Yeah, the Catacombs are possibly overpowered given that the D'Tesh UB for Mage Guilds completely wipes out the need for population management. I can see why one of the coming changes is a cap to population.

I built up a stack of recon units including Thanatos that is grouped with a Great Commander, and so long as I'm only at war with one civ at a time I think this Prince-difficulty game will be an easy conquest win. I've just cobbled together a stack of catapults (with Axemen to defend) to tie me over until my mages can use Fireball, at which point I'll have a commander-led force of Death II / Fire II casters to escort my level 10-ish recon units. Grabbing Earth mana lets you ditch the melee line once and for all by defending with Empowered/Mobile skellies behind Wall of Stone.
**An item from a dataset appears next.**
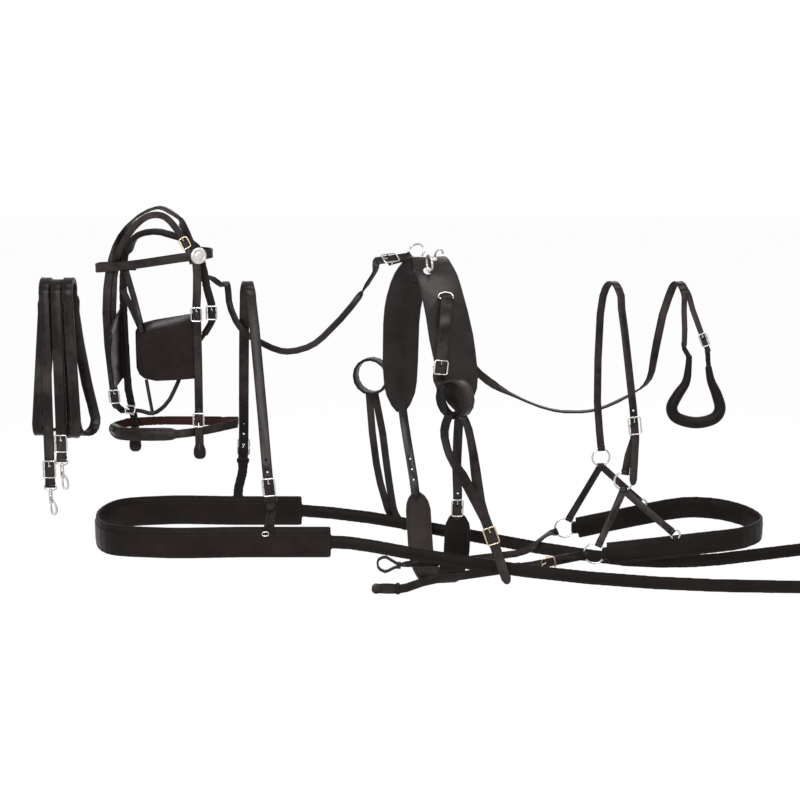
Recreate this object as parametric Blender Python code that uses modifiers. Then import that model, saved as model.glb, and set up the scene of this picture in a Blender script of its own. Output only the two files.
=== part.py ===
"""A pony's driving harness, hung along a round rail the way it is stored.

Lengths are metres. +X runs along the rail to the right, +Z is up, and -Y is the near side.
The origin is on the rail's own axis, under the saddle.
"""

import math

import bmesh
import bpy
from mathutils import Matrix, Vector

# Leather, the rail and the air between pieces
rail_radius = 0.019
rail_clearance = 0.0005
strap_width = 0.020
narrow_width = 0.015
strap_thick = 0.003
chape_thick = 0.0025
lap = 0.0006
fit = 0.0004
flat_error = 0.0006
rein_flat_error = 0.0005
overrun = 0.004

# Buckles: a flat frame in front of the strap, with a dropped bar behind it
wire_radius = 0.0015
tongue_radius = 0.0011
buckle_length = 0.034
buckle_corner = 0.004
small_buckle_length = 0.026
hole_radius = 0.0026
punch_radius = 0.0022
punch_pitch = 0.024
tail_length = 0.012
keeper_width = 0.007
keeper_thick = 0.0016

# Rings, terrets and the hook on the saddle
ring_radius = 0.0205
ring_wire = 0.0019
terret_radius = 0.0165
terret_wire = 0.0022
terret_base_radius = 0.0085
terret_base_height = 0.005
hook_height = 0.024
hook_wire = 0.0018
dee_half_width = 0.0155
dee_drop = 0.012
dee_shift = 0.004

# Reins
reins_at = 0.734
lane_pitch = 0.0225
loop_drop = 0.262
lane_lean = 0.026
back_bulge = 0.036
lane_change = 0.0042
near_rein_end = 0.352
off_rein_end = 0.300
near_rein_lean = 0.0045
off_rein_lean = 0.0025
rein_tail_drop = 0.235
snap_eye_width = 0.0235
snap_eye_height = 0.011
snap_eye_wire = 0.0015
boss_radius = 0.0040
boss_height = 0.005
stem_radius = 0.0016
stem_head_radius = 0.0028
stem_head_height = 0.0014
barrel_radius = 0.0040
barrel_length = 0.0230
bore_radius = 0.0021
bore_roof = 0.003
bolt_radius = 0.0017
bolt_travel = 0.008
bolt_top_drop = 0.0118
knob_radius = 0.0010
knob_reach = 0.0068
hook_wire_radius = 0.0021
hook_depth = 0.0240
hook_width = 0.0105
mouth = 0.0100

# Bridle
off_buckle_x = 0.6225
off_buckle_y = 0.045
off_buckle_drop = 0.200
near_buckle_x = 0.4515
near_buckle_y = 0.086
near_buckle_drop = 0.030
rear_buckle_x = 0.425
rear_buckle_y = 0.062
head_strap_width = 0.016
pad_width = 0.026
pad_thick = 0.010
bit_loop_x = 0.588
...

Once the D'Tesh economy gets going, it seems pretty unstoppable. Slavery is an amazing civic with these guys. Since they'll be losing cottages in 1.3 I'm just dropping quarries all over the place for massive hammers and commerce after wastelands sets in (my capital works six salt tiles), and of course an extra 25% chance to generate slaves is indispensable, to the point that I wonder if the D'Tesh World Spell is kind of obsolete. Scholarship complements this beautifully, especially since the only drawback to that civic doesn't matter. I missed out on the Great Library by a few turns -- I've been tech leader by such a wide margin that I didn't think I had competition -- but even without it and running 1 GP / 5 pop, I'm generating 300 beakers / turn at 60% research across 5 cities with a total of 40 population.
 
I'm having a similar experience in my game, except more salt XD. Outstripped all the other civs with scholarship, and I haven't bothered using the worldspell either. Have a 28 strength D'tesh out right now, but he's having a surprisingly difficult time with those dastardly death-immune golems :(
 
Golems? Heh. Don't raze too many cities, or you'll be in for a distinctly nasty surprise at AC 40.